**What you need to do**
Print out each entry below exactly, please.

[BEGIN Record list]

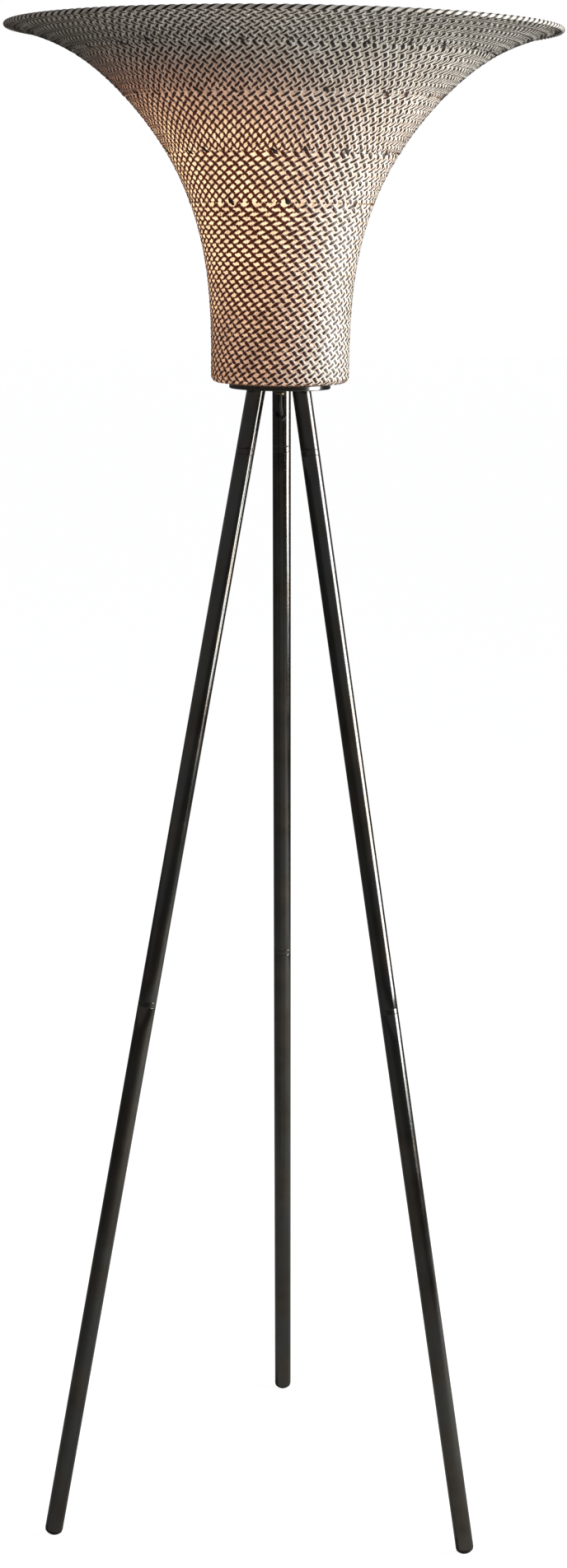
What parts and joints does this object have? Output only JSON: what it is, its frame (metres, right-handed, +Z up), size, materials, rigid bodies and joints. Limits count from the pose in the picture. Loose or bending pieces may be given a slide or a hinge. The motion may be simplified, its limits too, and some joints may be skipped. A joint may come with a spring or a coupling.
{
  "type": "tripod floor lamp",
  "caption": "Tall floor lamp with slim splayed tube legs, a small round mounting plate and a woven trumpet shade that glows around a screw-in bulb.",
  "frame": {"origin": "on the floor, on the lamp's vertical axis, midway between the three feet", "axes": "+Z up along the lamp's axis; +Y towards the rear leg, which carries the lead; the other two legs stand 120 degrees either side of it"},
  "size_m": [0.644, 0.644, 1.83],
  "materials": {
    "bronze_finish": "blackened bronze, glossy to satin",
    "zinc_plated": "zinc plated",
    "brass": "satin",
    "black_rubber": "matt",
    "brown_phenolic": "satin",
    "woven_strand": "translucent cream strands with a dark core line",
    "dark_binding": "satin wrapped strand",
    "black_wire": "satin black",
    "frosted_glass": "frosted, lit warm white",
    "clear_glass": "clear",
    "filament_wire": "glowing wire"
  },
  "bodies": {
    "stand": {"mounting_plate": "bronze_finish", "leg_stub_rear": "bronze_finish", "leg_middle_rear": "bronze_finish", "leg_lower_rear": "bronze_finish", "upper_coupling_rear": "bronze_finish", "lower_coupling_rear": "bronze_finish", "leg_stub_left": "bronze_finish", "leg_middle_left": "bronze_finish", "leg_lower_left": "bronze_finish", "upper_coupling_left": "bronze_finish", "lower_coupling_left": "bronze_finish", "leg_stub_right": "bronze_finish", "leg_middle_right": "bronze_finish", "leg_lower_right": "bronze_finish", "upper_coupling_right": "bronze_finish", "lower_coupling_right": "bronze_finish", "plate_washer": "zinc_plated", "plate_nut": "zinc_plated", "screw_shell": "zinc_plated", "upper_insert_rear": "zinc_plated", "lower_insert_rear": "zinc_plated", "upper_insert_left": "zinc_plated", "lower_insert_left": "zinc_plated", "upper_insert_right": "zinc_plated", "lower_insert_right": "zinc_plated", "centring_cup": "brass", "cup_nut": "brass", "riser_sleeve": "brass", "threaded_nipple": "brass", "socket_cap": "brass", "socket_shell": "brass", "centre_contact": "brass", "lead_grommet": "black_rubber", "foot_gland": "black_rubber", "internal_lead": "black_rubber", "foot_glide_rear": "black_rubber", "foot_glide_left": "black_rubber", "foot_glide_right": "black_rubber", "socket_core": "brown_phenolic", "socket_liner": "brown_phenolic"},
    "shade": {"woven_shade": "woven_strand", "rim_binding": "dark_binding", "frame_hoop_1": "black_wire", "frame_hoop_2": "black_wire", "frame_hoop_3": "black_wire", "frame_hoop_4": "black_wire", "base_disc": "black_wire", "base_wire": "black_wire"},
    "switch": {"switch_knob": "brown_phenolic", "switch_shaft": "zinc_plated"},
    "bulb_tip": {"bulb_contact": "zinc_plated"},
    "bulb": {"bulb_cap": "zinc_plated", "bulb_glass": "frosted_glass", "bulb_stem": "clear_glass", "bulb_filament": "filament_wire"}
  },
  "joints": [
    {"name": "shade_lift", "type": "slide", "parent": "stand", "child": "shade", "axis": [0, 0, 1], "range_m": [0, 0.25]},
    {"name": "switch_turn", "type": "hinge", "parent": "stand", "child": "switch", "pos_m": [0.0284, 0, 1.5182], "axis": [1, 0, 0], "continuous": true},
    {"name": "bulb_rise", "type": "slide", "parent": "stand", "child": "bulb_tip", "axis": [0, 0, 1], "range_m": [0, 0.02]},
    {"name": "bulb_turn", "type": "hinge", "parent": "bulb_tip", "child": "bulb", "pos_m": [0, 0, 1.5281], "axis": [0, 0, 1], "range_deg": [0, 1980]}
  ],
  "couplings": [
    {"joint": "bulb_rise", "follows": "bulb_turn", "m_per_rad": 0.00057757}
  ]
}
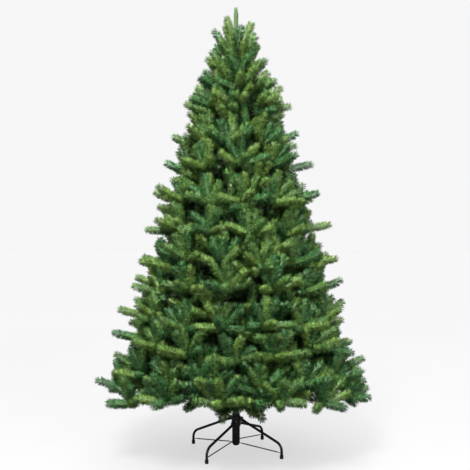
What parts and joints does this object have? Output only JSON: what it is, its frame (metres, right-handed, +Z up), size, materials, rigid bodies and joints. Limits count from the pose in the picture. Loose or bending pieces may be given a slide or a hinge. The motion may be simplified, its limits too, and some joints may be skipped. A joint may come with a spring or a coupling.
{
  "type": "artificial christmas tree",
  "caption": "Undecorated artificial fir tree with a metal pole, tiers of bristly green boughs and a folding black steel stand with bent legs.",
  "frame": {"origin": "where the pole's axis meets the floor, under the middle of the tree", "axes": "+Z up along the pole; -Y towards the front, the side the picture shows; +X to the viewer's right"},
  "size_m": [1.3099, 1.3144, 2.1],
  "materials": {
    "pole_green": "satin green paint on steel tube",
    "black_steel": "semi-gloss black powder coat",
    "black_rubber": "matte moulded",
    "bough_brown": "steel wire wrapped in matte brown film",
    "needle_green": "matte slit-film needles in two greens"
  },
  "bodies": {
    "root": {"pole": "pole_green", "stand_socket": "black_steel", "socket_plug": "black_rubber", "leg_1": "black_steel", "leg_2": "black_steel", "leg_3": "black_steel", "leg_4": "black_steel", "foot_cap_1": "black_rubber", "foot_cap_2": "black_rubber", "foot_cap_3": "black_rubber", "foot_cap_4": "black_rubber", "brace_1": "black_steel", "brace_2": "black_steel", "brace_3": "black_steel", "brace_4": "black_steel", "bough_low_1": "bough_brown", "bough_low_2": "bough_brown", "bough_low_3": "bough_brown", "bough_low_4": "bough_brown", "bough_low_5": "bough_brown", "bough_low_6": "bough_brown", "bough_low_7": "bough_brown", "bough_second_1": "bough_brown", "bough_second_2": "bough_brown", "bough_second_3": "bough_brown", "bough_second_4": "bough_brown", "bough_second_5": "bough_brown", "bough_second_6": "bough_brown", "bough_second_7": "bough_brown", "foliage_low_1": "needle_green", "foliage_low_2": "needle_green", "foliage_low_3": "needle_green", "foliage_low_4": "needle_green", "foliage_low_5": "needle_green", "foliage_low_6": "needle_green", "foliage_low_7": "needle_green", "foliage_second_1": "needle_green", "foliage_second_2": "needle_green", "foliage_second_3": "needle_green", "foliage_second_4": "needle_green", "foliage_second_5": "needle_green", "foliage_second_6": "needle_green", "foliage_second_7": "needle_green", "foliage_third_1": "needle_green", "foliage_third_2": "needle_green", "foliage_third_3": "needle_green", "foliage_third_4": "needle_green", "foliage_third_5": "needle_green", "foliage_third_6": "needle_green", "foliage_fourth_1": "needle_green", "foliage_fourth_2": "needle_green", "foliage_fourth_3": "needle_green", "foliage_fourth_4": "needle_green", "foliage_fourth_5": "needle_green", "foliage_fifth_1": "needle_green", "foliage_fifth_2": "needle_green", "foliage_fifth_3": "needle_green", "foliage_fifth_4": "needle_green", "foliage_top": "needle_green"}
  },
  "joints": []
}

[END Record list]

**Output**
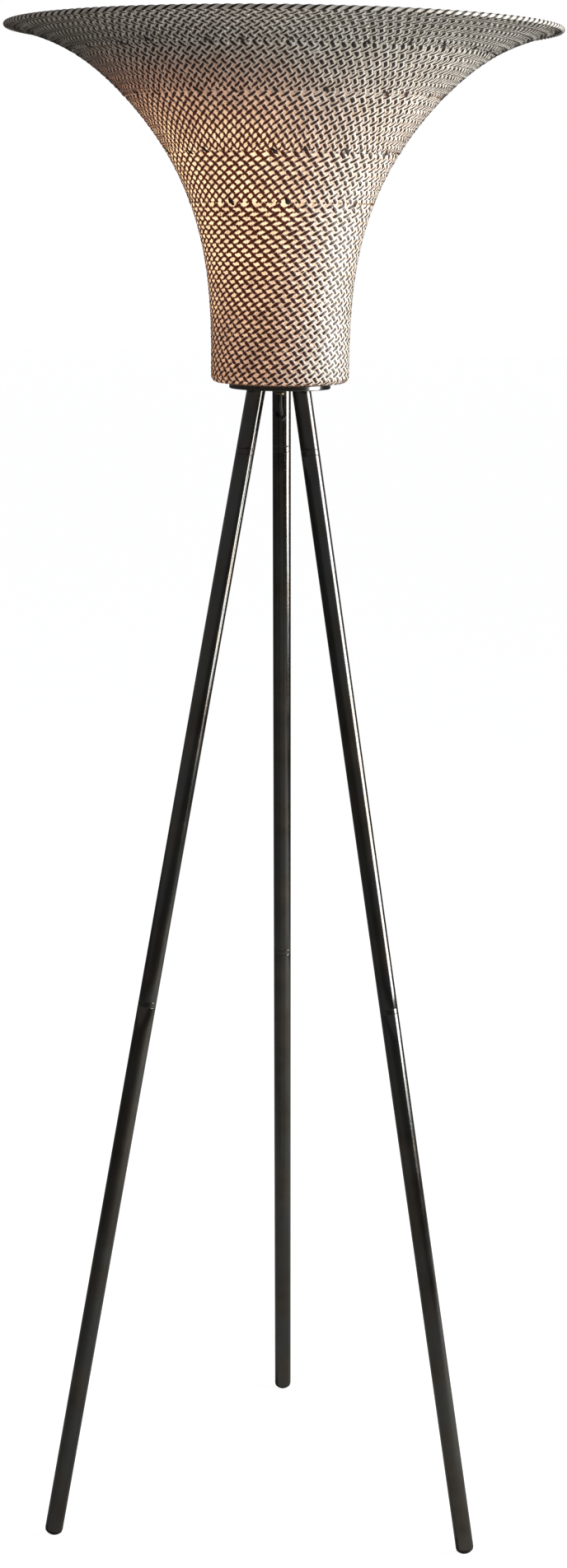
What parts and joints does this object have? Output only JSON: what it is, its frame (metres, right-handed, +Z up), size, materials, rigid bodies and joints. Limits count from the pose in the picture. Loose or bending pieces may be given a slide or a hinge. The motion may be simplified, its limits too, and some joints may be skipped. A joint may come with a spring or a coupling.
{
  "type": "tripod floor lamp",
  "caption": "Tall floor lamp with slim splayed tube legs, a small round mounting plate and a woven trumpet shade that glows around a screw-in bulb.",
  "frame": {"origin": "on the floor, on the lamp's vertical axis, midway between the three feet", "axes": "+Z up along the lamp's axis; +Y towards the rear leg, which carries the lead; the other two legs stand 120 degrees either side of it"},
  "size_m": [0.644, 0.644, 1.83],
  "materials": {
    "bronze_finish": "blackened bronze, glossy to satin",
    "zinc_plated": "zinc plated",
    "brass": "satin",
    "black_rubber": "matt",
    "brown_phenolic": "satin",
    "woven_strand": "translucent cream strands with a dark core line",
    "dark_binding": "satin wrapped strand",
    "black_wire": "satin black",
    "frosted_glass": "frosted, lit warm white",
    "clear_glass": "clear",
    "filament_wire": "glowing wire"
  },
  "bodies": {
    "stand": {"mounting_plate": "bronze_finish", "leg_stub_rear": "bronze_finish", "leg_middle_rear": "bronze_finish", "leg_lower_rear": "bronze_finish", "upper_coupling_rear": "bronze_finish", "lower_coupling_rear": "bronze_finish", "leg_stub_left": "bronze_finish", "leg_middle_left": "bronze_finish", "leg_lower_left": "bronze_finish", "upper_coupling_left": "bronze_finish", "lower_coupling_left": "bronze_finish", "leg_stub_right": "bronze_finish", "leg_middle_right": "bronze_finish", "leg_lower_right": "bronze_finish", "upper_coupling_right": "bronze_finish", "lower_coupling_right": "bronze_finish", "plate_washer": "zinc_plated", "plate_nut": "zinc_plated", "screw_shell": "zinc_plated", "upper_insert_rear": "zinc_plated", "lower_insert_rear": "zinc_plated", "upper_insert_left": "zinc_plated", "lower_insert_left": "zinc_plated", "upper_insert_right": "zinc_plated", "lower_insert_right": "zinc_plated", "centring_cup": "brass", "cup_nut": "brass", "riser_sleeve": "brass", "threaded_nipple": "brass", "socket_cap": "brass", "socket_shell": "brass", "centre_contact": "brass", "lead_grommet": "black_rubber", "foot_gland": "black_rubber", "internal_lead": "black_rubber", "foot_glide_rear": "black_rubber", "foot_glide_left": "black_rubber", "foot_glide_right": "black_rubber", "socket_core": "brown_phenolic", "socket_liner": "brown_phenolic"},
    "shade": {"woven_shade": "woven_strand", "rim_binding": "dark_binding", "frame_hoop_1": "black_wire", "frame_hoop_2": "black_wire", "frame_hoop_3": "black_wire", "frame_hoop_4": "black_wire", "base_disc": "black_wire", "base_wire": "black_wire"},
    "switch": {"switch_knob": "brown_phenolic", "switch_shaft": "zinc_plated"},
    "bulb_tip": {"bulb_contact": "zinc_plated"},
    "bulb": {"bulb_cap": "zinc_plated", "bulb_glass": "frosted_glass", "bulb_stem": "clear_glass", "bulb_filament": "filament_wire"}
  },
  "joints": [
    {"name": "shade_lift", "type": "slide", "parent": "stand", "child": "shade", "axis": [0, 0, 1], "range_m": [0, 0.25]},
    {"name": "switch_turn", "type": "hinge", "parent": "stand", "child": "switch", "pos_m": [0.0284, 0, 1.5182], "axis": [1, 0, 0], "continuous": true},
    {"name": "bulb_rise", "type": "slide", "parent": "stand", "child": "bulb_tip", "axis": [0, 0, 1], "range_m": [0, 0.02]},
    {"name": "bulb_turn", "type": "hinge", "parent": "bulb_tip", "child": "bulb", "pos_m": [0, 0, 1.5281], "axis": [0, 0, 1], "range_deg": [0, 1980]}
  ],
  "couplings": [
    {"joint": "bulb_rise", "follows": "bulb_turn", "m_per_rad": 0.00057757}
  ]
}
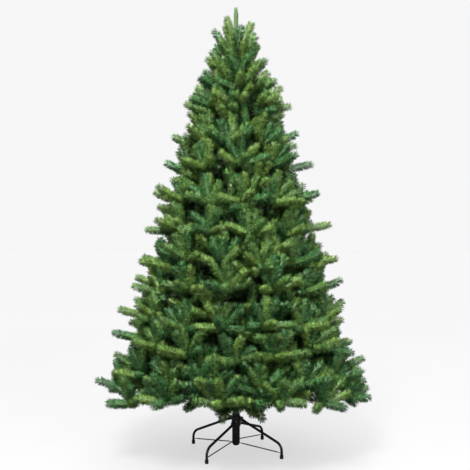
What parts and joints does this object have? Output only JSON: what it is, its frame (metres, right-handed, +Z up), size, materials, rigid bodies and joints. Limits count from the pose in the picture. Loose or bending pieces may be given a slide or a hinge. The motion may be simplified, its limits too, and some joints may be skipped. A joint may come with a spring or a coupling.
{
  "type": "artificial christmas tree",
  "caption": "Undecorated artificial fir tree with a metal pole, tiers of bristly green boughs and a folding black steel stand with bent legs.",
  "frame": {"origin": "where the pole's axis meets the floor, under the middle of the tree", "axes": "+Z up along the pole; -Y towards the front, the side the picture shows; +X to the viewer's right"},
  "size_m": [1.3099, 1.3144, 2.1],
  "materials": {
    "pole_green": "satin green paint on steel tube",
    "black_steel": "semi-gloss black powder coat",
    "black_rubber": "matte moulded",
    "bough_brown": "steel wire wrapped in matte brown film",
    "needle_green": "matte slit-film needles in two greens"
  },
  "bodies": {
    "root": {"pole": "pole_green", "stand_socket": "black_steel", "socket_plug": "black_rubber", "leg_1": "black_steel", "leg_2": "black_steel", "leg_3": "black_steel", "leg_4": "black_steel", "foot_cap_1": "black_rubber", "foot_cap_2": "black_rubber", "foot_cap_3": "black_rubber", "foot_cap_4": "black_rubber", "brace_1": "black_steel", "brace_2": "black_steel", "brace_3": "black_steel", "brace_4": "black_steel", "bough_low_1": "bough_brown", "bough_low_2": "bough_brown", "bough_low_3": "bough_brown", "bough_low_4": "bough_brown", "bough_low_5": "bough_brown", "bough_low_6": "bough_brown", "bough_low_7": "bough_brown", "bough_second_1": "bough_brown", "bough_second_2": "bough_brown", "bough_second_3": "bough_brown", "bough_second_4": "bough_brown", "bough_second_5": "bough_brown", "bough_second_6": "bough_brown", "bough_second_7": "bough_brown", "foliage_low_1": "needle_green", "foliage_low_2": "needle_green", "foliage_low_3": "needle_green", "foliage_low_4": "needle_green", "foliage_low_5": "needle_green", "foliage_low_6": "needle_green", "foliage_low_7": "needle_green", "foliage_second_1": "needle_green", "foliage_second_2": "needle_green", "foliage_second_3": "needle_green", "foliage_second_4": "needle_green", "foliage_second_5": "needle_green", "foliage_second_6": "needle_green", "foliage_second_7": "needle_green", "foliage_third_1": "needle_green", "foliage_third_2": "needle_green", "foliage_third_3": "needle_green", "foliage_third_4": "needle_green", "foliage_third_5": "needle_green", "foliage_third_6": "needle_green", "foliage_fourth_1": "needle_green", "foliage_fourth_2": "needle_green", "foliage_fourth_3": "needle_green", "foliage_fourth_4": "needle_green", "foliage_fourth_5": "needle_green", "foliage_fifth_1": "needle_green", "foliage_fifth_2": "needle_green", "foliage_fifth_3": "needle_green", "foliage_fifth_4": "needle_green", "foliage_top": "needle_green"}
  },
  "joints": []
}